Lesson 5: Don't ramble, but “to step aside is human”
Read the room and realize when you’re going on and on about the most boring shit (don’t be Uncle Colm on Derry Girls). At the same time, digressions are part of the conversational flow—they’re fine! Have some patience, just roll with it and don’t worry about them, as long as they’re not too long or too frequent.
From London’s Era newspaper in 1838:
“To step aside is human.”
Has not every body often found, at a dinner table, that conversation has so digressed from one observation to another, that the original subject has been nearly lost sight of in the variety of new ones which have been elicited as the ball has passed from guest to guest? Well, just such is our case, and we beg pardon for the digression, though in table talk, the reader should not look for long and consecutive disquisitions, but be contented with a few touch-and-go remarks, just enough to fill up the interval between the courses of the dinner or the passage of the bottle.

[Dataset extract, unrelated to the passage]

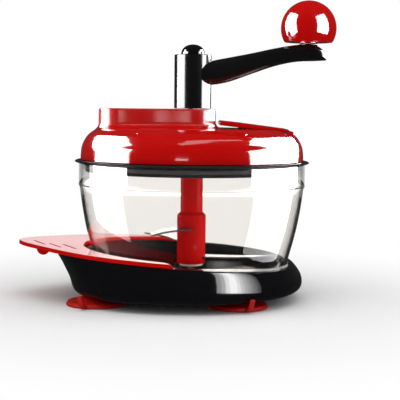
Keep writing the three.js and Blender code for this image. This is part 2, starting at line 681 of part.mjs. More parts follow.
function makeCompoundGear() {
  const pinion = gear(PINION_TEETH, UPPER_GEAR, gapFirst(PINION_TEETH), AXLE_X);
  const wheel = gear(WHEEL_TEETH, LOWER_GEAR, gapFirst(WHEEL_TEETH), AXLE_X);
  const core = rod(GEAR_HUB, 118.4, 142, MIDDLE, AXLE_X);
  return cut(join(core, pinion, wheel), rod(AXLE_RADIUS + GAP, 100, 160, SMALL, AXLE_X));
}

function makeOutputGear() {
  const wheel = gear(OUTPUT_TEETH, LOWER_GEAR, toothAtHalfTurn(OUTPUT_TEETH));
  return wheel.subtract(rod(SHAFT_SOCKET, 100, 150, HEX));
}

add("crank_gear", makeCrankGear(), "nylon");
add("compound_gear", makeCompoundGear(), "nylon");
add("output_gear", makeOutputGear(), "steel");
add("gear_axle", rod(AXLE_RADIUS, 111, 157.6, SMALL, AXLE_X), "steel");
add("crank_shaft_bush", tube(SHAFT_RADIUS + GAP, BUSH_RADIUS, 141.9, TURRET_TOP, MIDDLE), "nylon");
add("output_shaft_bush", tube(SHAFT_RADIUS + GAP, BUSH_RADIUS, 106.5, 119, MIDDLE), "nylon");

// Shafts: round in their bushes, six-sided where they drive; the flange keeps the small gear down
const hexRod = (bottom, top) => rod(SHAFT_RADIUS, bottom, top, HEX);

add("output_shaft", join(
  hexRod(90, 106),
  rod(SHAFT_RADIUS, 106, 119.6, SMALL),
  hexRod(119.6, 128),
  rod(FLANGE_RADIUS, 127.4, 129.4, MIDDLE),
), "steel");

add("crank_shaft", cut(join(
  rod(7, 130.6, 132.7, SMALL),
  hexRod(132, 141.5),
  rod(SHAFT_RADIUS, 141.5, TURRET_TOP, SMALL),
  hexRod(TURRET_TOP, 195.6),
), rod(2.1, 184, 200, SMALL)), "steel");

// Crank: a round column with a swept arm, its screw, cap, and the knob on its pin
const ARM_STATIONS = [
  [6, 181.2, 198, 14.2], [15.6, 181.3, 201.4, 14.2], [30, 183.9, 204.4, 13.6], [50, 191, 208.4, 12.6],
  [69, 197.6, 212.6, 11.8], [86.4, 201.4, 215.6, 11.2], [100, 202.2, 216.6, 10.6], [106, 202.5, 214.4, 9.6],
  [110, 202.7, 211.2, 8], [112.5, 202.9, 206, 5.4],
];

const CRANK_SCREW = { shank: 1.8, clear: 2.3, head: 3.8 };

function armRing([x, low, high, half]) {
  const middle = (low + high) / 2;
  const rise = (high - low) / 2;
  return Array.from({ length: 20 }, (_, i) => {
    const angle = (i + 0.5) * 2 * Math.PI / 20;
    const bulge = (value) => Math.sign(value) * Math.abs(value) ** 0.62;
    return [x, half * bulge(Math.cos(angle)), middle + rise * bulge(Math.sin(angle))];
  });
}

function makeCrankArm() {
  const foot = TURRET_TOP + GAP;
  const column = turned([
    [0, foot], [COLUMN_RADIUS - 0.5, foot], [COLUMN_RADIUS, foot + 0.5], [COLUMN_RADIUS, COLUMN_TOP - 0.8],
    [COLUMN_RADIUS - 0.8, COLUMN_TOP], [0, COLUMN_TOP],
  ], MIDDLE);
  const arm = loft(ARM_STATIONS.map(armRing));
  const neck = turned([
    [0, 208], [8.6, 208], [8.6, 214.6], [7.5, 215.8], [7.5, 216.6], [0, 216.6],
  ], MIDDLE, KNOB_X);
  return cut(
    join(column, arm, neck),
    rod(SHAFT_SOCKET, 150, 196.2, HEX),
    rod(CRANK_SCREW.clear, 190, 210, SMALL),
    rod(BUSH_RADIUS + GAP, 200, 210, MIDDLE),
    rod(AXLE_RADIUS + GAP, 200, 220, SMALL, KNOB_X),
    rod(5.2, 190, 205.6, SMALL, KNOB_X),
  );
}

add("crank_arm", makeCrankArm(), "black");
add("crank_washer", tube(CRANK_SCREW.clear, 7, 200.3, 201.3, SMALL), "steel");
add("crank_screw", turned([
  [0, 186], [CRANK_SCREW.shank, 187], [CRANK_SCREW.shank, 201.6], [CRANK_SCREW.head, 201.6],
  [CRANK_SCREW.head, 203.8], [0, 203.8],
], SMALL), "steel");
add("crank_cap", turned([
  [7, 202.6], [BUSH_RADIUS, 202.6], [BUSH_RADIUS, COLUMN_TOP + GAP], [10.1, COLUMN_TOP + GAP], [10, 208.6],
  [8.9, 211.4], [6.6, 213.7], [3.5, 215], [0, 215.4], [0, 213], [5, 211.6], [7, 209],
], MIDDLE), "black");

// The pin's foot is held in the arm; its head keeps the knob and the collar on.
const COLLAR_RADIUS = 8;

add("knob_pin", turned([
  [0, 203.4], [4.8, 203.4], [4.8, 205.3], [AXLE_RADIUS, 205.3], [AXLE_RADIUS, 232], [4.4, 232.4], [4.4, 235],
  [0, 236.4],
], SMALL, KNOB_X), "steel");
add("knob_collar", tube(AXLE_RADIUS + GAP, COLLAR_RADIUS, 216.9, 220.2, MIDDLE, KNOB_X), "red");

function makeKnob() {
  const start = Math.asin((KNOB_FLAT - KNOB_Z) / KNOB_RADIUS);
  const steps = 9;
  const ball = Array.from({ length: steps }, (_, i) => {
    const angle = start + (Math.PI / 2 - start) * i / steps;
    return [KNOB_RADIUS * Math.cos(angle), KNOB_Z + KNOB_RADIUS * Math.sin(angle)];
  });
  const top = [0, KNOB_Z + KNOB_RADIUS];
  const whole = turned([[0, KNOB_FLAT], [ball[0][0] - 0.8, KNOB_FLAT], ...ball, top], MIDDLE, KNOB_X);
  const collarRoom = rod(COLLAR_RADIUS + GAP, 200, 220.5, MIDDLE, KNOB_X);
  return cut(whole, collarRoom, rod(4.8, 200, 238, SMALL, KNOB_X));
}

add("knob", makeKnob(), "red");

export default root;
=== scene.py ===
import json
import math

import bpy
from mathutils import Matrix, Vector

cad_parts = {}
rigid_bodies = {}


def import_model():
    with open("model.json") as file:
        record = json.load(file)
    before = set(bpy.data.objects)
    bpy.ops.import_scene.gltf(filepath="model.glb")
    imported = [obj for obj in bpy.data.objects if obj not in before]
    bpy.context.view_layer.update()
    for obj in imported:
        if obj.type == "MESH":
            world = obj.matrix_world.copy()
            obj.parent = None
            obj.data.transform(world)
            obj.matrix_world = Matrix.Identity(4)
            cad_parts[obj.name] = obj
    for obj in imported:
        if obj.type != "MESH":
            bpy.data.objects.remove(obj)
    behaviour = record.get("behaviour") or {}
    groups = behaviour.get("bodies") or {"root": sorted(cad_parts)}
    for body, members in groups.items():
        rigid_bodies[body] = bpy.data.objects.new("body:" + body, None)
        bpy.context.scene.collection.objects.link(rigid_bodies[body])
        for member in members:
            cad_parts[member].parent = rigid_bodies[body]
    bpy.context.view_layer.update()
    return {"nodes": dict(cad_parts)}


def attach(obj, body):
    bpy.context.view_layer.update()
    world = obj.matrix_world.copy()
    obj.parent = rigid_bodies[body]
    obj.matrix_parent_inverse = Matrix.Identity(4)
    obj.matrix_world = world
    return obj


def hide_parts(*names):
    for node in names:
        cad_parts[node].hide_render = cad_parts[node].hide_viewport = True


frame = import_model()
nodes = frame["nodes"]

# Camera
# A long lens at the height of the lid's turret, looking slightly down and a little out of level.
# It stands straight in front of the bowl.

LOOKING_DOWN = 4.83
OUT_OF_LEVEL = 0.6
lens = bpy.data.cameras.new("camera")
lens.sensor_width = 36
lens.lens = 97.9
camera = bpy.data.objects.new("camera", lens)
bpy.context.scene.collection.objects.link(camera)
camera.location = (0.0206, -0.93, 0.1616)
pitch = Matrix.Rotation(math.radians(90 - LOOKING_DOWN), 4, "X")
roll = Matrix.Rotation(math.radians(OUT_OF_LEVEL), 4, "Z")
camera.rotation_euler = (pitch @ roll).to_euler()
bpy.context.scene.camera = camera

# Suction cups
# Four soft red rubber cups under the base. Each has a thin dished lip, a neck that snaps into the base
# and a tab to peel it off the table. Moulded in one piece, so turned and joined to its tab.

MM = 0.001
AXIS = 0.0134
SEAM = 0.00001
SMOOTH_UNDER = math.radians(40)


def start_point():
    """One vertex at the origin, in edit mode, ready to be drawn out."""
    bpy.ops.object.select_all(action="DESELECT")
    bpy.ops.mesh.primitive_plane_add(size=1, location=(0, 0, 0))
    bpy.ops.object.mode_set(mode="EDIT")
    bpy.ops.mesh.merge(type="CENTER")
    return bpy.context.object


def draw_line(points):
    """Moves the vertex to the first point and draws an edge to each of the others, in metres."""
    here = Vector(points[0])
    bpy.ops.transform.translate(value=here)
    for point in points[1:]:
        step = Vector(point) - here
        bpy.ops.mesh.extrude_vertices_move(TRANSFORM_OT_translate={"value": step})
        here = Vector(point)


def softened(corners, closed=False, steps=5):
    """The outline through (across, up) corners in millimetres; a third number is the rounding there."""
    line = []
    for i, (across, up, *rounding) in enumerate(corners):
        here = Vector((across, up))
        end = not closed and i in (0, len(corners) - 1)
        if end or not rounding:
            line.append(here)
            continue
        before = Vector(corners[i - 1][:2]) - here
        after = Vector(corners[(i + 1) % len(corners)][:2]) - here
        half = before.angle(after) / 2
        reach = min(rounding[0] / math.tan(half), before.length * 0.49, after.length * 0.49)
        first = here + before.normalized() * reach
        last = here + after.normalized() * reach
        for step in range(steps + 1):
            share = step / steps
            line.append(first.lerp(here, share).lerp(here.lerp(last, share), share))
    return line


def close_up(piece, name):
    """Merges the seams, closes open ends, points the faces outwards and smooths the shading."""
    bpy.ops.mesh.select_all(action="SELECT")
    bpy.ops.mesh.remove_doubles(threshold=SEAM)
    bpy.ops.mesh.select_all(action="SELECT")
    bpy.ops.mesh.fill_holes(sides=0)
    bpy.ops.mesh.select_all(action="SELECT")
    bpy.ops.mesh.normals_make_consistent(inside=False)
    bpy.ops.object.mode_set(mode="OBJECT")
    bpy.ops.object.shade_smooth_by_angle(angle=SMOOTH_UNDER)
    piece.name = name
    piece.data.name = name
    return piece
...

Lesson 6: Are YOU the awkward one? Don’t worry, you’ll probably still be invited back.
If you’re feeling weird about the words that have slipped out of your mouth, chances are you’re still ahead of Henry David Thoreau. You may be aware that the Walden author’s famous excursion into the woods wasn’t actually as isolating as the hype—he was only a mile from town and his mom did his laundry (HIS MOM DID HIS LAUNDRY AND HE STILL GETS A REPUTATION AS A RUGGED INDIVIDUALIST).
Slightly less known, though, is the fact that he was apparently just bad at conversation. Please enjoy this history from the Britannica Blog:
Thoreau was a regular at the table of his Concord neighbor Ralph Waldo Emerson, whose generosity he repaid by sometimes scandalizing the women of the house with his talk of the sexual habits of various animals. (We lack fly-on-the-wall details.) But Emerson participated in the conversation, too, as did the eminent naturalist Louis Agassiz, so Thoreau wasn’t shown the door, and week after the week he was back for more food, wine, and conversation.
Happy snacking and good luck with those family gatherings!